Storage And Disposal

When stored with care Ethyl Linalyl Acetate keeps its sparkle for roughly two to three years before you might notice any loss of freshness. Refrigeration can squeeze extra months out of it, yet a steady cool dark shelf away from radiators or sunny windows is usually enough.

Use bottles with tight polycone caps for both neat material and dilutions. They give a far better seal than glass dropper tops so less air sneaks in. Try to keep containers as full as possible; topping up smaller bottles as you work limits headspace and slows oxidation.

If you need to build a working dilution for quick trials choose amber glass, label it clearly with the name, concentration, date and safety symbols then tuck it into the same cool spot as the parent stock.

Always wipe threads clean before closing, check caps for cracks and keep the bottle upright to avoid slow leaks that can leave a sticky ring on the shelf.

For disposal, never pour large amounts down the drain.

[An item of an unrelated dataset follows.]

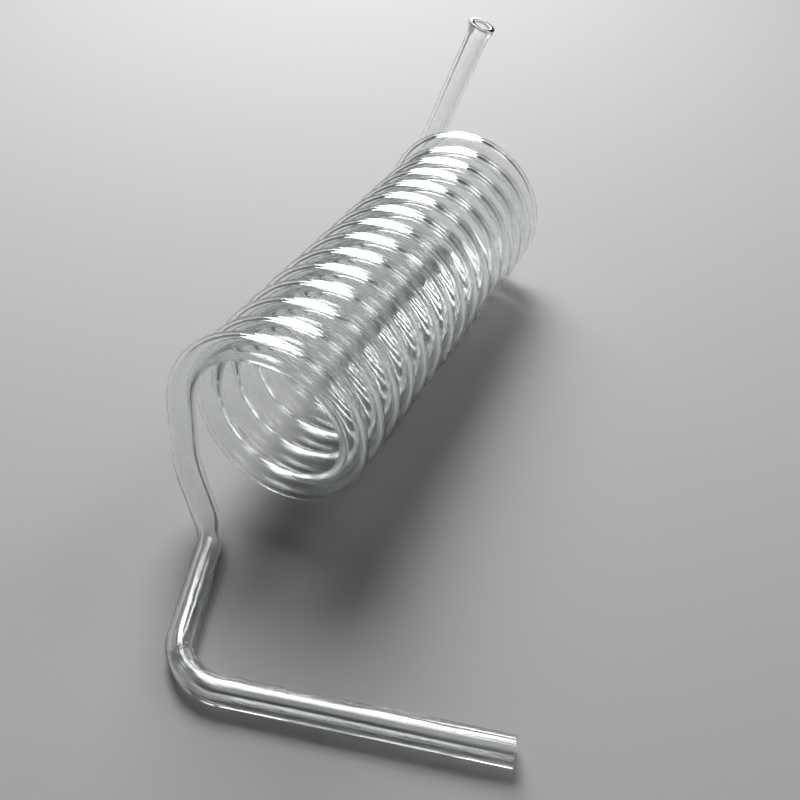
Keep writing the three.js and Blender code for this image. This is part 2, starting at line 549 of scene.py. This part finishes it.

Collect unwanted concentrate in a sealed jar and hand it to your local household hazardous waste programme. Small blotters or trace residues can usually go in normal trash once fully dry. The molecule is an ester so it will eventually break down in the environment but responsible handling prevents high local loads.

Summary

Ethyl Linalyl Acetate is a citrus-leaning ester that smells like bright bergamot with a pear twist and a soft floral breeze. Perfumers reach for it when they want an easy lift that lasts longer than most top notes yet never shouts over the rest of the blend.

Its friendly price, good stability in soap bases and wide use range make it a regular on the bench. Drop in a trace to tidy rough edges or push it to a few percent for a juicy citrus opening; either way it is fun to play with and slots into colognes, modern fougères, white florals and hair care alike.

Keep an eye on air exposure so the material stays fresh, remember that high alkaline powders can dull its effect and enjoy the freedom that comes with an ingredient that is both versatile and forgiving.